While some forms of Brazilian meat are still restricted, like organs or boned meat, China now permits most common meat cuts including steaks and ground beef, though most of the purchases are the low-end cuts used in processed meat products. With most of the so-called premium markets including Japan and South Korea still closed to Brazilian beef, most of the country's shipments of prime cuts like steaks end up in Europe.
"China is emerging as the first alternative to Europe for Brazil's premium beef," Antonio Camardelli, head of Brazil's beef industry group, Abiec, said in a telephone interview from Sao Paulo. "There's still a lot of room to increase exports of gourmet beef to China."
There are signs that demand will slow from China buyers who are "pressuring prices down," Mercosul's Gularte said. Still, Brazilian shipments to China this year will be twice what they were in 2015, he said.
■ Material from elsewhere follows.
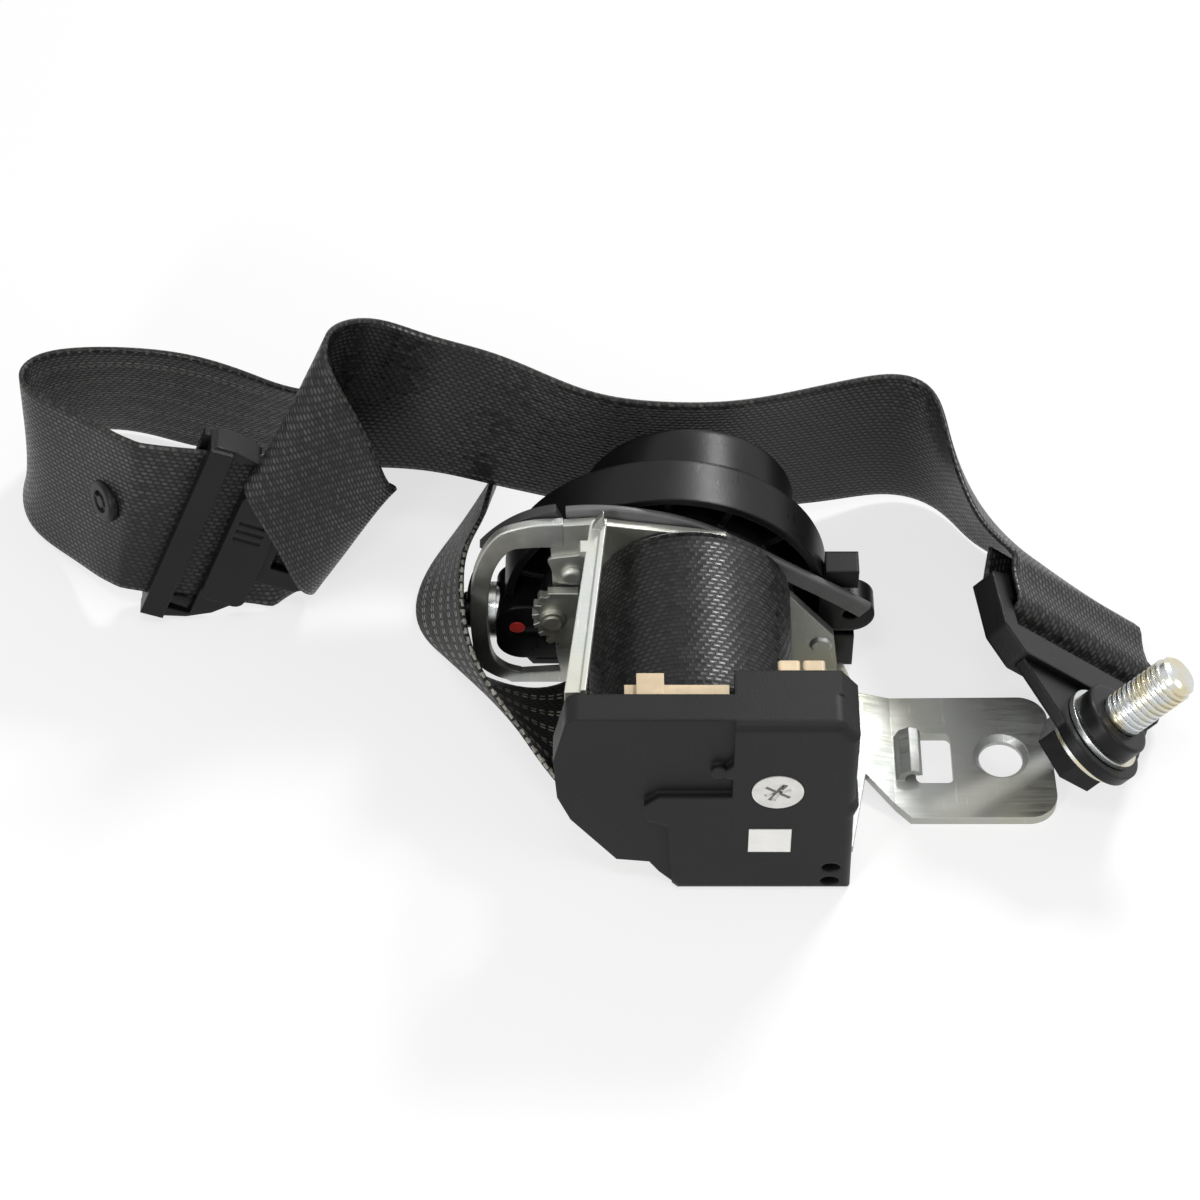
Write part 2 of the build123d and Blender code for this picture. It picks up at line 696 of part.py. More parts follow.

Asia represented 26 percent of exports for Minerva in the year ended in March, making it the main destination for Sao Paulo-based company's exports. That's up from 18 percent a year before.
"There are consumers that are willing to pay a premium for having a differential," Fernando Galletti Queiroz, chief executive officer of Minerva SA, said in an interview in Sao Paulo. "The price gap to Europe is shrinking."
Not only purchasing agricultural products from Brazil, China has also invested more in both Brazil and Latin America's manufacturing, financial and infrastructure sectors to boost growth as it adjusts its trade structure and diversifies investment categories under current global business setting.
China's outbound investment in the non-financial sector of Latin America reached $21.4 billion in 2015, surging 67 percent year-on-year. Its investment mainly flowed into countries including Brazil, Venezuela, Argentina and Ecuador, data from the Ministry of Commerce show.